Frequently, the seemingly simplest foods are the toughest to get right. Chicken soup, a staple of every Jewish household, falls into this category.

Historically, chicken soup was not the rich, savory and satisfying comfort food we seek today. It was a means of extending a limited food supply. Take the least edible parts of the chicken, or perhaps a rooster whose time had come, add some root vegetables (whose time had also neared) and combine with water. The result was a very lightly flavored broth, usually dependent on salt for any discernible flavor. This was the soup my grandmother, a product of the shtetl, brought to the table on holidays and the sabbath.

As an adult, I've been on a mission to find the secret to a great chicken soup. I've made progress. Carrots and parsnips I've found are the key to sweetness. As for the chicken, I've tried whole birds, kosher birds, a collection of carcasses from roasted chickens, backs and legs, and this year, for the first time, wings. Two cooks, whose soups I've admired at recent holidays, both rely on wings to impart a rich, chicken taste.

I filled my stock pot two-thirds of the way with frozen wings, added the carrots, parsnips and onion, and covered everything with water. The soup simmered for four hours and now I'm waiting for it to cool so I can skim off the fat and season it with salt and pepper. Tomorrow I'll make the matzoh balls, and Monday night will be the day of reckoning. Stay tuned - I'll let you know if at long last I've found the key to success.

Wednesday, September 24, 2008

Parchmant Paper Tribute

You may be wondering "How does she get the dough for the grilled foccacia onto the grill?" "Parchment paper" is my solution to most kitchen dilemmas these days. Without parchment paper, many of my dishes would be a disaster.

In the case of the grilled foccacia (pizza), I roll the dough out on the paper, lightly oil the exposed side, then pick the dough up by the paper and let it fold in half (dough side facing out). This allows me to "roll" the dough onto the grill. Once down, I just peel off the paper, which is now facing up, and oil and season the newly exposed side while the bottom cooks.
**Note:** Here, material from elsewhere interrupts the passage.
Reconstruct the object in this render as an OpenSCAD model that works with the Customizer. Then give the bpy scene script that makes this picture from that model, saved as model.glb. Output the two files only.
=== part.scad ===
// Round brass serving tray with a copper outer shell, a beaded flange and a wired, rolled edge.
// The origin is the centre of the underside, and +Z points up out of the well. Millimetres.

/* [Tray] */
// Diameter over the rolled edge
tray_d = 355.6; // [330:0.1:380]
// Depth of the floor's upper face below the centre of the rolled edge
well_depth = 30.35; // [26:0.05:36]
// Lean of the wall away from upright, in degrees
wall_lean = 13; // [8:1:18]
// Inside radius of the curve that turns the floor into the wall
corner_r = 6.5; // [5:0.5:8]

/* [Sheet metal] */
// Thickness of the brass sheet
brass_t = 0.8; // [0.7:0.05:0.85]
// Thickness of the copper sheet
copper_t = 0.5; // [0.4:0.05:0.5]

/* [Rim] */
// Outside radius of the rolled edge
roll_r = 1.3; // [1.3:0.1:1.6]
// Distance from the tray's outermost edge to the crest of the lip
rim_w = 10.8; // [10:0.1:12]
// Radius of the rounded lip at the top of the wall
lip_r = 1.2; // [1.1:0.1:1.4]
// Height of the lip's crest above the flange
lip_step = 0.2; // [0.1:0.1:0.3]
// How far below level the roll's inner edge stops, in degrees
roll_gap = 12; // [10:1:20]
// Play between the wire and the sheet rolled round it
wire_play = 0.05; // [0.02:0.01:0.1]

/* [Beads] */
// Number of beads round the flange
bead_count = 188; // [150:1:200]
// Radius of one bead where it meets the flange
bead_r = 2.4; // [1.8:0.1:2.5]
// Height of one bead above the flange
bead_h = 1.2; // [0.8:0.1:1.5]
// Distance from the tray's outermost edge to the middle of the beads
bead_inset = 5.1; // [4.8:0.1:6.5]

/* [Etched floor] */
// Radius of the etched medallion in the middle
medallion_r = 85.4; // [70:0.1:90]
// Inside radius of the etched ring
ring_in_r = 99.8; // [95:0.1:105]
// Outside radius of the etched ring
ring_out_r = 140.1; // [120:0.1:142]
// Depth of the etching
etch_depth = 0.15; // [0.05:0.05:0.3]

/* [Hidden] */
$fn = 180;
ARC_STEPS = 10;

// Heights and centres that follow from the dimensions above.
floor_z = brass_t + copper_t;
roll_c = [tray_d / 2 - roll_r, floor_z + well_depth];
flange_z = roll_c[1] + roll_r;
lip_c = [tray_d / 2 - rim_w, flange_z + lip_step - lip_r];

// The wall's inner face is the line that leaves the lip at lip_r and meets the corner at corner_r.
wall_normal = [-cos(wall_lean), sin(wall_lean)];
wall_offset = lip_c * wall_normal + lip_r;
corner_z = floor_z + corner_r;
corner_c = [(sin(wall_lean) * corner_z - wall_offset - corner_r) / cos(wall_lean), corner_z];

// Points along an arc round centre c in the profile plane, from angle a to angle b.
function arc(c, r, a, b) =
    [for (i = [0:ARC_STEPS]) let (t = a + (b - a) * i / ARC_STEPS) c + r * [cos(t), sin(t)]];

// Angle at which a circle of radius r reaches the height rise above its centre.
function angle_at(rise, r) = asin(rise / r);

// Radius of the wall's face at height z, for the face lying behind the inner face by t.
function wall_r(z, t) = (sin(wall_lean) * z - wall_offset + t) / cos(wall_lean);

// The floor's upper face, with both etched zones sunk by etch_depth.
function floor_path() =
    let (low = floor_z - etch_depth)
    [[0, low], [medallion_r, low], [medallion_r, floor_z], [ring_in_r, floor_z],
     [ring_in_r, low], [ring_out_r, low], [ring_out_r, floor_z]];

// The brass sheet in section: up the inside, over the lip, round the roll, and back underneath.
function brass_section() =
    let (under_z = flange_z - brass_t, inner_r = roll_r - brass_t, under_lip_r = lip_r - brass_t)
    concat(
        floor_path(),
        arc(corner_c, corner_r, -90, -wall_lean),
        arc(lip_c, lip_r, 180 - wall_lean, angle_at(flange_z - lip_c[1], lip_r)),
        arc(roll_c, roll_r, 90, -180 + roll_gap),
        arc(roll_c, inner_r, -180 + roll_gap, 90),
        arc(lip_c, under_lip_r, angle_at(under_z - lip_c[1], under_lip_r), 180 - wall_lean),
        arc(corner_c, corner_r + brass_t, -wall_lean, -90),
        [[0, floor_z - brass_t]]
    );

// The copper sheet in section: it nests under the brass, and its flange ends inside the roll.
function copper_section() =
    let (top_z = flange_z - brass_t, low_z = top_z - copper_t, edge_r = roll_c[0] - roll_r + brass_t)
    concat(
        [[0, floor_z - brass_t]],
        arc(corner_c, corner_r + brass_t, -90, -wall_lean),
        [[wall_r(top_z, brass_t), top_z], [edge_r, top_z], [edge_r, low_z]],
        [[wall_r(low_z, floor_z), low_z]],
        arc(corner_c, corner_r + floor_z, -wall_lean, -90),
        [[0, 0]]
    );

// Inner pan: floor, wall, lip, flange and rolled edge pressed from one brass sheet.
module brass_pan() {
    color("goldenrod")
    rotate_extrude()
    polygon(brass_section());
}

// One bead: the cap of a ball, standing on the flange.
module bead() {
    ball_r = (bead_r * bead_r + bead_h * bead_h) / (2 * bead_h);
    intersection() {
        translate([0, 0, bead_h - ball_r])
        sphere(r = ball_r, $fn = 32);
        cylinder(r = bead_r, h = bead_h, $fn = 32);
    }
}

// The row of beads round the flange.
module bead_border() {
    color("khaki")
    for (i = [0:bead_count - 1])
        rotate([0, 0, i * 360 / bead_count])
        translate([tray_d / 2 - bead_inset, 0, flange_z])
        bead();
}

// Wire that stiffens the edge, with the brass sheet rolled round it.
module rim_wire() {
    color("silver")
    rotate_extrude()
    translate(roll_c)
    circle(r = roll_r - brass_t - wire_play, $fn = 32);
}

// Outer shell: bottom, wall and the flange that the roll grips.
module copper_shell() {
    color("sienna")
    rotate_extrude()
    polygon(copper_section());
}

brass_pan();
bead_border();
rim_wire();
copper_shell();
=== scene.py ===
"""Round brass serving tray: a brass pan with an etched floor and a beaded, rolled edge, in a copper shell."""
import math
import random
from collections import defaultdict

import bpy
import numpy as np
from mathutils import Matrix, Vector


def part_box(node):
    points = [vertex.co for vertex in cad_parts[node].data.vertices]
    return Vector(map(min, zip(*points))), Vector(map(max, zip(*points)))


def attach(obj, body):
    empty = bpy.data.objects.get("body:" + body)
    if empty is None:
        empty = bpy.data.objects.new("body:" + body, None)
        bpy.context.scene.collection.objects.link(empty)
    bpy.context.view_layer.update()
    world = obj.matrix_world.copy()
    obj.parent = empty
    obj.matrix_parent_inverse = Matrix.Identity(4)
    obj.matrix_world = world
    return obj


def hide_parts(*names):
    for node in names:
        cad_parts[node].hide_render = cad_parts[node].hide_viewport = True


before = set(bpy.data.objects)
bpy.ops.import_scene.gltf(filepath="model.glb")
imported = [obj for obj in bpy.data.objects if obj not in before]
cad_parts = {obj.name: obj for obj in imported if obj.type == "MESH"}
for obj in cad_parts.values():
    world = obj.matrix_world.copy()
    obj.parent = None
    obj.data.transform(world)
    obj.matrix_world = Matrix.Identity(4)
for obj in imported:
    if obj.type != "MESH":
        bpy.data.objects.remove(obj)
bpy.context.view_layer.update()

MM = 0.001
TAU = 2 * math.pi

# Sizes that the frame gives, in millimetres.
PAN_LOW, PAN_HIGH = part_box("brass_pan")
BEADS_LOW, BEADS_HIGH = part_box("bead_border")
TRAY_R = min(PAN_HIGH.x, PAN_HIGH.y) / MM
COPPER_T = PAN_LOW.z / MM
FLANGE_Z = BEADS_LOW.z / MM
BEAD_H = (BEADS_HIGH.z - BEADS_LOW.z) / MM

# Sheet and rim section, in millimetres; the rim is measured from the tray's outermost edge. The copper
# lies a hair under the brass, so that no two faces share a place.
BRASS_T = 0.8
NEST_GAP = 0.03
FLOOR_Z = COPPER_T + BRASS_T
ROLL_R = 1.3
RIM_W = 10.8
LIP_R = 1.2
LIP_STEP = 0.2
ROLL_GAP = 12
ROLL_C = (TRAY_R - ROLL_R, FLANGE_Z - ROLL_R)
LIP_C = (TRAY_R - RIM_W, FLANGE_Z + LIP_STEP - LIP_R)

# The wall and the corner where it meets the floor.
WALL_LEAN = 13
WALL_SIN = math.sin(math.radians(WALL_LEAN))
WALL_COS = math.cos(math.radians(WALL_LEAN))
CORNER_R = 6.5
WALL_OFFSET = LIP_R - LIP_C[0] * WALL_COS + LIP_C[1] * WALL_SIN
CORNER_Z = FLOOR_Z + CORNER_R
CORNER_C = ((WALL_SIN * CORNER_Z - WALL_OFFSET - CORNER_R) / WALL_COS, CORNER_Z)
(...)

I also use parchment when I am making a pizza on a pizza stone in my oven. I never mastered sliding the pizza from the peel onto the hot stone. It always ended-up a mess. I put a piece of parchment on top of my peel, and then roll and make the pizza . When it is time to put the pie in the oven, I just slide the parchment paper with pizza off the peel and onto the stone. The paper scorches around the edges, but stays intact. When the pizza is done the pie easily slides off the paper and onto the peel.

Finally, parchment paper has become my secret to making delicious buffalo wings. We like our wings crispy, not soggy. I line rimmed baking sheets with parchment, and place uncooked frozen wings onto the paper. The wings cook for about 30 minutes in a 425 degree oven (use the convection setting if you have it, if not cooking time will be longer). When the wings have reached the desired level of crispiness, I use tongs to put them into a large bowl where they are tossed with the buffalo sauce. If I skip the parchment paper, the wings never get as crisp. The parchment paper and any excess oil are thrown away, the baking sheets are lined with fresh paper, and the wings, now coated with buffalo sauce, are cooked for an additional 10 to 15 minutes. The parchment paper keeps the sauced wings from sticking to the pan.

Tuesday, September 23, 2008

Grilled Appetizers, focaccia and halloumi cheese

Yesterday I finally had the time and opportunity to cook. It was a beautiful evening to grill, so I started with what has become a stand-by for me, grilled focaccia. I typically have a bag or two of purchased pizza dough in my refrigerator, so this can be a spur of the moment choice. Last night I used a whole wheat dough, which I roll and stretch on a piece of parchment paper. I lightly spray the top side of the dough with olive oil, then sprinkle with kosher salt and crushed garlic. Depending on how thinly I've rolled the dough, after grilling it either resembles a crispy pizza, a naan, or a more "bready" foccacia . I serve this warm foccacia with a variety of spreads, such as an olive tapenade, roasted red pepper, or baba ghanoush, and cheese.


Last night, for the first time, I grilled halloumi cheese to accompany the foccacia. It was an easy and a fun change. I lightly sprayed the cheese with olive oil, and grilled it for about two minutes per side. The outside of the cheese develops a thin, crunchy skin, and the inside is warm but still firm. The cheese is slightly salty, so the foccacia only needs a light salting before grilling. Next time I will try a squeeze of lemon juice on the cheese after grilling, and a garnsih of capers.

Sunday, September 21, 2008

Old Friends and Homemade Pasta

We met some old friends this weekend in Groton, CT. Though not on most people's list of must see places, it has the benefit of being halfway between NYC and Boston. The major tourist attraction, the Historic Ship Nautilus and Submarine Force Museum, was also of interest to the military history buffs in our party.

A docent at the museum suggested we try Paul's Pasta Shop for lunch. Though Italian was not our first choice for lunch, Paul's deck overlooking the Thames River and the fact it served both beer and wine, convinced us to give it a try.

This small shop makes everything from scratch: the pasta, bread, and sauces. The menu was large and varied; hearty, not high brow, offering two sizes of most entrees. My husband's spaghetti pie was about four inches high, and filled with meatballs and sausages. My linguine with fresh chopped clams was delicious. The pasta had a little bite to it, and the clams were tender. All meals came with a basket of warm garlic bread. Though not worth a special trip, Paul's is definitely a must do if you're in the Groton area.